Dexter and Furie decided to take the maverick action of finishing the film with a stand-in (James Payne) for Sinatra's remaining scenes, editing in close-ups from earlier shots in post-production and overdubbing the dialogue.

==Reception==
The Monthly Film Bulletin wrote: "Something has gone sadly awry with this incredibly silly thriller, in which a hangdog Sinatra is shunted monotonously around as a pawn in an international spy game while everybody else reports his movements to everybody else several times over until one feels as if one were listening to the train announcements in a main line station. The adaptation from Francis Clifford's ingenious novel not only jettisons all suspense by revealing its mechanism from the outset (in the original, the reader is as much in the dark as the hero), but makes nonsense of all the fuss about coercing a freelance killer by placing three members of British Intelligence (any one of whom could have done the job as discreetly) within hailing distance at the moment of assassination.

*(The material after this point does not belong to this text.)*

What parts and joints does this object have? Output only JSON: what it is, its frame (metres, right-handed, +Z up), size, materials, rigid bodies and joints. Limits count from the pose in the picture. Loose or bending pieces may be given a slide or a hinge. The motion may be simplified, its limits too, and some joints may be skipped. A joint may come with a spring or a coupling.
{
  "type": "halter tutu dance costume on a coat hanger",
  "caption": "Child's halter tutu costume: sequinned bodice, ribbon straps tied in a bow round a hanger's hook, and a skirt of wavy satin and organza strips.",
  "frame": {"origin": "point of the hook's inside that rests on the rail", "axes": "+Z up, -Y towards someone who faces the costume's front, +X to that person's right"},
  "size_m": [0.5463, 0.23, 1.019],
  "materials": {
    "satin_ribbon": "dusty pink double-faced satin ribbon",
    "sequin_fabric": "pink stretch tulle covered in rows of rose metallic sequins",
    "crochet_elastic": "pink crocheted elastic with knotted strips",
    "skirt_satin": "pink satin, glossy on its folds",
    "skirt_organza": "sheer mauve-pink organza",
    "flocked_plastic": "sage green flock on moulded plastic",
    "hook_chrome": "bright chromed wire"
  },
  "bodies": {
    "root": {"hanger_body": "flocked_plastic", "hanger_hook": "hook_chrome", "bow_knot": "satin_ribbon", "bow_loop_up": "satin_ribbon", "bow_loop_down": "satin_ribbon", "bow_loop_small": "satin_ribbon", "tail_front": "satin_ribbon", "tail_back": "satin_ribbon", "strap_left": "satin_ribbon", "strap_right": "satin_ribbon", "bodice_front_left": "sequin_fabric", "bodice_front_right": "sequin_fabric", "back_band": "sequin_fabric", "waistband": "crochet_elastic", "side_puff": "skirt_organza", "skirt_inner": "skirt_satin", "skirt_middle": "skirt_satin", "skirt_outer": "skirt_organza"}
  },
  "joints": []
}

Not surprisingly, the film never even begins to get off the ground, but matters are not helped by Sidney Furie's direction, which is in the ponderously mannered style (all huge close-ups and self-consciously arty groupings) which marred The Ipcress File and swamped Southwest to Sonora."

Variety wrote that "Sinatra, whose personal magnetism and acting ability are unquestioned, is shot down by script. Peter Vaughan overacts part as the British agent."

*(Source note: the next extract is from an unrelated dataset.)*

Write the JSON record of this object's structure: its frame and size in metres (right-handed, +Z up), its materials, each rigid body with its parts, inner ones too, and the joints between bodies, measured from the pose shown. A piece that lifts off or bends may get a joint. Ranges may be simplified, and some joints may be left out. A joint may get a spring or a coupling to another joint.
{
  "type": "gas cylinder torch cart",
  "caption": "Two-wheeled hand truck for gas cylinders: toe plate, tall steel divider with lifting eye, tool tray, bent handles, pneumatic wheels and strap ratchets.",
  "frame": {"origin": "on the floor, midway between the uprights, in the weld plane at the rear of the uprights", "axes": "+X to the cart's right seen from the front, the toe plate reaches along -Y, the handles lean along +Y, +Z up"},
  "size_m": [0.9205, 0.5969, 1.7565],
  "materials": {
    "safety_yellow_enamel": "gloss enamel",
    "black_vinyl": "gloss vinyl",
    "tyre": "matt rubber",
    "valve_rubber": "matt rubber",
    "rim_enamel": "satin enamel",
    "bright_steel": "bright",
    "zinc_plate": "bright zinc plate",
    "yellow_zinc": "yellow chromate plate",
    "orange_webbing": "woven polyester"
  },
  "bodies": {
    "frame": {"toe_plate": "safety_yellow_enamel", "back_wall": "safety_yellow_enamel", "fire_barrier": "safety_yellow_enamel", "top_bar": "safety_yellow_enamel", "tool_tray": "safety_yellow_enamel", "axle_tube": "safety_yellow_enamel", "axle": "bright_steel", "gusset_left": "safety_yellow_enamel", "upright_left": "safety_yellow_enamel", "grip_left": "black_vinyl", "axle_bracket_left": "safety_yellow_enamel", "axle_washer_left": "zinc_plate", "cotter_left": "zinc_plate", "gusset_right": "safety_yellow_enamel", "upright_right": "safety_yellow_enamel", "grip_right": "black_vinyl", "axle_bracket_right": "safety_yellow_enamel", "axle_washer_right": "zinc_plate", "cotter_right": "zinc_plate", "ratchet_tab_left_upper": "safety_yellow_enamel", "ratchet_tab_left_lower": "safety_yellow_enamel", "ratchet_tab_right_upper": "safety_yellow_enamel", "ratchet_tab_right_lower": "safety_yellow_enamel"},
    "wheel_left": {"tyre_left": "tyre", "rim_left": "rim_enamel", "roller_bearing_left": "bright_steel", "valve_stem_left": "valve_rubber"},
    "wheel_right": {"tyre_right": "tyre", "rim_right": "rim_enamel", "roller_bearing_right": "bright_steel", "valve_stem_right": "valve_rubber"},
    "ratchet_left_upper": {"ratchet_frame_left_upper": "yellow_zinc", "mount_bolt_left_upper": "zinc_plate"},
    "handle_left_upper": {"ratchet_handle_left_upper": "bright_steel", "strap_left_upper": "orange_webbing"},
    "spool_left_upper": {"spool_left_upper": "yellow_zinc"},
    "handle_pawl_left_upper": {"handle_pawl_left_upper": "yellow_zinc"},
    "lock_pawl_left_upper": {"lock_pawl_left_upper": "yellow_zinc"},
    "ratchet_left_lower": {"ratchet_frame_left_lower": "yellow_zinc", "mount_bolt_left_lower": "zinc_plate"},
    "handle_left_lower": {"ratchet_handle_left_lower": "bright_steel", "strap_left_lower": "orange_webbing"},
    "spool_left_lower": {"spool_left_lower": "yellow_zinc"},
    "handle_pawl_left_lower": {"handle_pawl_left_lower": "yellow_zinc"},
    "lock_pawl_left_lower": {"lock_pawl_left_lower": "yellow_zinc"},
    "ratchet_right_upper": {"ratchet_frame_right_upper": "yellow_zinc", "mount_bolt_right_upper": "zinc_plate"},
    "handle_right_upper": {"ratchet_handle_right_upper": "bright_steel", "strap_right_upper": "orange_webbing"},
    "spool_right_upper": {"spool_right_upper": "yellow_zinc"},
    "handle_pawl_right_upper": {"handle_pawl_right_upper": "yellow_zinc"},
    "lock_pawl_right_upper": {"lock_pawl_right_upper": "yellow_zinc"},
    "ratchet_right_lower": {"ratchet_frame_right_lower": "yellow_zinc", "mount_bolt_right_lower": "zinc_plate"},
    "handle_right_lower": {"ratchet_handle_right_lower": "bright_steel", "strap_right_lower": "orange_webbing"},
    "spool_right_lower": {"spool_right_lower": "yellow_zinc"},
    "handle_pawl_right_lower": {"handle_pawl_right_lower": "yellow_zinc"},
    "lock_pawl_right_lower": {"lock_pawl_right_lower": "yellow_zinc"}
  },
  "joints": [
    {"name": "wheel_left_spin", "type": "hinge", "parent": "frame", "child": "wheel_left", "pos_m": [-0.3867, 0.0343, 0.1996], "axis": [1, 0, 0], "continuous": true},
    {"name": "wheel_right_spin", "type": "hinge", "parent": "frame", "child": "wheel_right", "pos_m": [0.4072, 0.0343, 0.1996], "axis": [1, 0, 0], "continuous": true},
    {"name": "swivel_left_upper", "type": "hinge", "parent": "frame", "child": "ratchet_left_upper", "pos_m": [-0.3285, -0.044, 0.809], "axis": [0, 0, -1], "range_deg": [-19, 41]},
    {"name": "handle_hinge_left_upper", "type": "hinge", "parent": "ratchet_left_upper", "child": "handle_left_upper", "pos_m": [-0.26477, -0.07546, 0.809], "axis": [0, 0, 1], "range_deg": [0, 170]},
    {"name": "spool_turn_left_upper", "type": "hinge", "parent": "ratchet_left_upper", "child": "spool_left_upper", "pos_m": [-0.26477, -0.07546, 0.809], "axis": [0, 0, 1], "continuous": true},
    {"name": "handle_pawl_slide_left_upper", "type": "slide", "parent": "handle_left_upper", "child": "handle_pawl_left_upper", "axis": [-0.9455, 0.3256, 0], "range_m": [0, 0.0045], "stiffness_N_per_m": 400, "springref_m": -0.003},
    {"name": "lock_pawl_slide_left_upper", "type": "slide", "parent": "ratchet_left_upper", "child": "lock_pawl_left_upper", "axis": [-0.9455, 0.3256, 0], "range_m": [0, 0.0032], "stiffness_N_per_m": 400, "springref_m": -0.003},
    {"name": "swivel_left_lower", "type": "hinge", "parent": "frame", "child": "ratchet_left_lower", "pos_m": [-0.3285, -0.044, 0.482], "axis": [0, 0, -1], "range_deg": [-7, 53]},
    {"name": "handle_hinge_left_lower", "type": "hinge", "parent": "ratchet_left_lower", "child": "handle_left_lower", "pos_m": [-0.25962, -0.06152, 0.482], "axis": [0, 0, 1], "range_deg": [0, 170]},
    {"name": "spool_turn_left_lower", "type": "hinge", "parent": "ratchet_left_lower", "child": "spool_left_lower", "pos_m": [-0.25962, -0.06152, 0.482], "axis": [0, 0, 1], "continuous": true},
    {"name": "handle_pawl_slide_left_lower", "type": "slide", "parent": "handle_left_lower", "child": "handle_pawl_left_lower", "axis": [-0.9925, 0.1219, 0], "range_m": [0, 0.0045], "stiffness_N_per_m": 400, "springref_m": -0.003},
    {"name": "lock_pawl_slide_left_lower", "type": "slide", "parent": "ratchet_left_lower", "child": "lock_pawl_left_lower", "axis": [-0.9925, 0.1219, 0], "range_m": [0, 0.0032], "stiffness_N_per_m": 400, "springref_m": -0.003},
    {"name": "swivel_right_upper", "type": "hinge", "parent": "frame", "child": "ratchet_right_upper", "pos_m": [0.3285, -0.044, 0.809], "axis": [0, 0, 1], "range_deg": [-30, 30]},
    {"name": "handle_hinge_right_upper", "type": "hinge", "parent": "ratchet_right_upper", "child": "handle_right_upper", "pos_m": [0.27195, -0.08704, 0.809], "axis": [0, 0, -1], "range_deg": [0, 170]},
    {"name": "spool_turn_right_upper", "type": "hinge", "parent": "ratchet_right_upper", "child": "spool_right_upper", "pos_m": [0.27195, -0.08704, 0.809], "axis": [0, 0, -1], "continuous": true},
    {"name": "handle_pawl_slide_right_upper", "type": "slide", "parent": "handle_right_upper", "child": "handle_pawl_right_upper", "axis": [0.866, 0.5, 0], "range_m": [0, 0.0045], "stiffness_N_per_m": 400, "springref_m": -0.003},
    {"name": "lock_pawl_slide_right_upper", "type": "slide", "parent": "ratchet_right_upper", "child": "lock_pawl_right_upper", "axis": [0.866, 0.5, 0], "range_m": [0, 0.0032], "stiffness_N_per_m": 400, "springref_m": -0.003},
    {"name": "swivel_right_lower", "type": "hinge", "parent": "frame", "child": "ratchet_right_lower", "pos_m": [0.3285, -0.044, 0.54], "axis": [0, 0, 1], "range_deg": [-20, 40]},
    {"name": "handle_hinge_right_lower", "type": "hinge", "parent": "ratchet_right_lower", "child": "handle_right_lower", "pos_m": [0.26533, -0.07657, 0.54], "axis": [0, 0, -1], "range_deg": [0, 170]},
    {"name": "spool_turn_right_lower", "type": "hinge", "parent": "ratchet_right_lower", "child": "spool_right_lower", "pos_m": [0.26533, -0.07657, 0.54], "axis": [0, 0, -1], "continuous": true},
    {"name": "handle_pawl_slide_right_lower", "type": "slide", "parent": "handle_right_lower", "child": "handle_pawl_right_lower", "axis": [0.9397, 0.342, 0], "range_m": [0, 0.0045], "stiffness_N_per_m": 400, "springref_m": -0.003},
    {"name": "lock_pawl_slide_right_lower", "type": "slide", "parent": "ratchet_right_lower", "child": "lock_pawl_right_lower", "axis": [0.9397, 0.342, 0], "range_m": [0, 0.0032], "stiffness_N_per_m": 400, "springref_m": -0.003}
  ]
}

Leslie Halliwell wrote: "Silly espionage thriller further marred by its director's penchant for making a zany composition of every frame."

In The Radio Times Guide to Films Robert Sellers gave the film 2/5 stars, writing: "This Stanley Mann-scripted slice of Cold War shenanigans is bland, thanks to the unappealing characters and the far-fetched narrative. … Sidney J Furie's gimmicky direction is jarring, while Sinatra can do nothing with a monotonous role that merely requires him to be shunted around like a pawn on a chessboard."